Springfield, [OH]: 1 January 1829. Hand-colored illustrated broadside, 7” x 8.5” on larger sheet (8” x 12.5”), signed in type by proprietor William Werden, with ornamental border. Early ink note on verso reading “Dayton.” CONDITION: Good, old folds, light toning and creasing, one green paint smudge on verso, two small tape repairs on verso at vertical center fold, one 2” separation with bit of loss along fold in left margin (no affect on printed area).

A rare and beautifully hand-colored broadside advertising the latest venture of “the most famous and successful hotel proprietor” in Ohio, with later connections to the Underground Railroad.

William Werden (1785–1869),“the most popular landlord in Ohio,” opened his National Hotel, here termed “Werden’s Hotel,” in Springfield in 1829 on the heels of another big venture: the new “Accommodation” stagecoach line, which he had established two years earlier in partnership with John Satterthwaite (1786–1837), a prominent Quaker, farmer, and businessman from nearby Waynesville (Prince, p. 256). Starting at the National Hotel, the Accommodation Line helped connect travelers to Cincinnati, via Satterthwaite’s “Halfway House” in Waynesville. This broadside’s eye-catching wood engraving of a stage and four links the Accommodation line to Werden’s hotel, whose sign bore the same motif. Both were operations “of a high caliber”: as one local later recounted, “To see [the drivers] about the hotel you would think they were congressmen…They always dressed in the latest fashion and always kept themselves spic and span…” (Andres). The arrival of the coaches at Werden’s hotel was “the event of the day,” with “admiring crowds of spectators” flocking around “swaggering” stage-drivers (Prince, p. 227).

According to some sources, Werden’s hotel became a significant location on the Underground Railroad. Rev. J. R. Scurry, who had apparently been a conductor during the 1850s and ‘60s, noted that “many a weary fugitive found shelter in the hotel’s stables in the back yard off Spring Street” (Part II). Scurry recorded one such incident in a letter published in The Springfield Daily News in 1908:

One morning at the court was a poster reading: “One bright mulatto, can be taken for white woman; one black girl and boy, aged respectively 16 and 18 years. Reward for three persons $1,000; with directions where to write, Paris, Ky.

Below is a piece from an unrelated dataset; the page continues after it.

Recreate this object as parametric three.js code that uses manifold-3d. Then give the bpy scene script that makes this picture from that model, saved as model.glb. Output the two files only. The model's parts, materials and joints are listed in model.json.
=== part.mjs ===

Not long after, an old time carriage, containing an elderly gentleman, a middle-aged woman, a colored boy of 18 and a colored girl of 16 drove up to the old Werden House. The gentleman registered and claimed to have come from the east for the health of his invalid daughter. Conversing freely about the office that week, he quickly became quite a favorite.

In truth, the old man’s companions were three runaways wanted in Paris, Ky., and the old man was Albert Williams of Cincinnati, one of the greatest of Underground Railroad workers.… (Part IV)

Before opening the National Hotel, Werden—or “Col. Billy” as he was known since his service during the Seminole War—had run “Billy Werden’s Tavern,” a stopping-place for stage coaches and politicians, including Henry Clay and Tom Corwin. Before leaving office, President Andrew Jackson appointed Werden postmaster of Springfield.

OCLC records just one—uncolored—copy of this broadside, held at the Newberry Library.

A rare and appealing broadside for a landmark Ohio hotel.

REFERENCES: Andres, Ed and Adah. The Accommodation Line: Stagecoach Travel from Springfield to Cincinnati in the 1820’s and 1830’s, n.p.; Prince, Dr. Benjamin F. A Standard History of Springfield and Clark County, Ohio, Vol. I (Chicago: The American Historical Society, 1922); Scurry, J. R. “The Underground Railroad: The dangers of cherry bounce” (Part II), Springfield News-Sun online; Scurry, J. R. “The Underground Railroad: A historic cast of characters” (Part IV), Springfield News-Sun online; “The Accommodation line Scenic Byway Corridor,” Friends Home Museum online.